For health reasons, I’m not huge on fried food.  Oh, I love it all right.  But mostly I try to stay away, except when it comes to fried dill pickles.  They are on the trendiest restaurant menus up here these days, though the Deep South discovered them first.  When I first heard of them, the idea horrified me.  Pickles are supposed to be sprinkled on top of a sandwich, not battered and tossed into hot oil.   Bletch.  But a couple of years ago, at a diner across the border in New Hampshire (a state often referred to as the south of the north), three fried pickle chips arrived beside our sandwich orders, and we nibbled.  Edit that.  We nibbled the first one and fought over the rest.  Now, we order them where ever we can. (Cholesterol check, please!)
The thing is, this post isn’t supposed to be about fried pickles per se.  It’s supposed to be about wonder, and creativity and who the heck was the smarty pants who first thought to coat a pickle and drop it into the deep fat fryer?  Once, I heard an Au Jus sandwich was invented when a server accidentally dropped a roast beef sandwich into meat juices and the patron was in too much of a rush to wait for a replacement.  Are all good things accidents, or calculated experiments by people smarter than me?

I mean, I love to cook.  But, tell me.  Who discovered baking soda makes cakes rise?  According to my Google research, it’s been used since ancient times, but in the form of Bicarbonate of Soda since the eighteenth century. Before that, Potassium Carbonate (today, the main component of fertilizer) was made by leaching wood ashes and then evaporating the solution in iron pots, leaving a white alkaline residue called "pearl ash," a refined form of "pot ash." (Mmm.  How tasty.  If I do more research am I going to find out they made soap out of this stuff, too?)   What possessed some entrepreneurial pioneer to collect the deposits, add some to a batter, mix in sour milk for the acid, and expect to come out with a leavened cake?  

Ah, yum? 

For that matter, who imagined wheat seeds could be ground down to flour, mixed with wet ingredients and baked?  Or, take it further.  A kajillion years ago, hunter gatherers ate their prey. Which caveman discovered it tasted better roasted? Oh dear. I Googled that one.  Probably Homo Erectus after a forest fire killed animals and man decided they tasted better charred.  (The world's first barbeque. Suddenly, I’m contemplating vegetarianism.) 

There's a history class here, I know.  I can look up bread or baking or cakes and find out about everything I need to know.  Including fried pickles.   

Oh heck.  It's snowing today and I've got nothing better to do.  Hey, Wikipedia?

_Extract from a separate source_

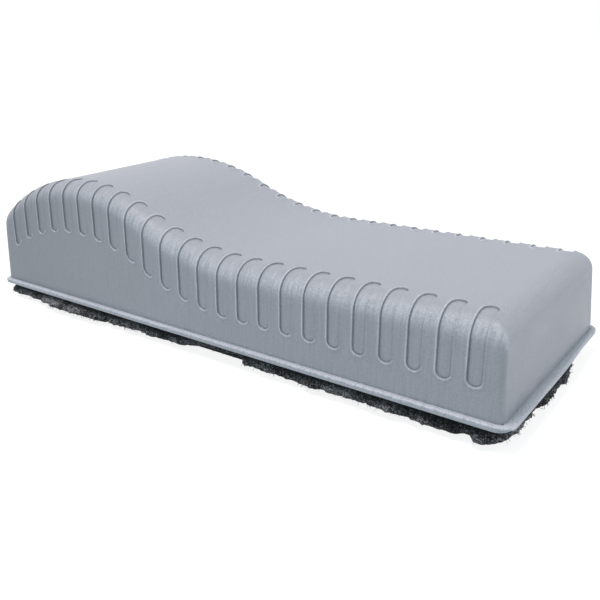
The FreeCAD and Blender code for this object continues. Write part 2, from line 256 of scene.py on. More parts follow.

“Fried Dill Pickles were popularized by Bernell "Fatman" Austin in 1963 at the Duchess Drive In located in Atkins, Arkansas.  The Fatman's Recipe is only known to his family and used once each year at the annual Picklefest in Atkins, held each May.”  

At least pickles come from vegetables.  Oh, rats!  Google again.  I just learned a cucumber is a fruit. 

Whatever.  Thanks, Mr. Austin.  I owe you one.

Wednesday, February 5, 2014

Doing it Write

This is February's installment of Alex Cavanaugh's Insecure Writer's Support Group.  To read more posts in this monthly blog hop through which writers help other writers, click here.

Last week, in the freelance-writing side of my life, a finance professional contacted me to revise a resume.  Sigh.  For those who don’t know me, a long time ago I worked as an HR/recruitment manager.  If you stacked all the resumes I read over the course of my career and plopped a stepladder on the pile, you could touch the moon.  (Trust me I understand, really, what agents go through.) 
Now, writing resumes provides bread and butter for me, and while I’m grateful for the work, it’s not what you’d call inspiring.  Besides, when the job came in, I was in a funk.  I’d picked up my current WIP after a two-month break and realized the first chapter resembled a pile you’d find steaming in a farmer’s paddock.  It didn’t help that the day I was scheduled to conduct a phone interview with the resume client, my cold evolved into a hacking, up from the knees cough, and I felt, well… pretty much like I'd waded through the pile mentioned above.  As I picked up the phone, I pictured Darrin Stevens, the ad executive on the old show Bewitched, tap dancing in his quest to come up with the right tag line for his ad agency boss.  All my grandiose dreams of writing a successful novel, and instead, like Darrin, I was writing buzz words for a resume. 
But when I made the call, the client, an analytical, accounting-oriented consultant, tripped over words in her enthusiasm and her voice bubbled as she described her accomplishments.  My job was to represent her zeal and successes on two pages of paper and suddenly, my mission seemed more important.  Her passion reminded me that all successful writing has one goal in common, to elicit a favorable response.  Her resume needs to hook a hiring professional, the same way my first chapter needs to hook a reader.   Page by page, no matter what the product, every single word and sentence matters.  

A week later the cold lingers and I'm chopping my first chapter to bits.  But I wrote a good resume.  And that reminded me that all writing has value, as long as it's my best.

Hey, guess what?  Eight hours after I posted this, I realized Middle Passages is five years old today.  Happy birthday to my blog, which has been my writing guru, and at points, my salvation! Thanks to all of you for keeping me going!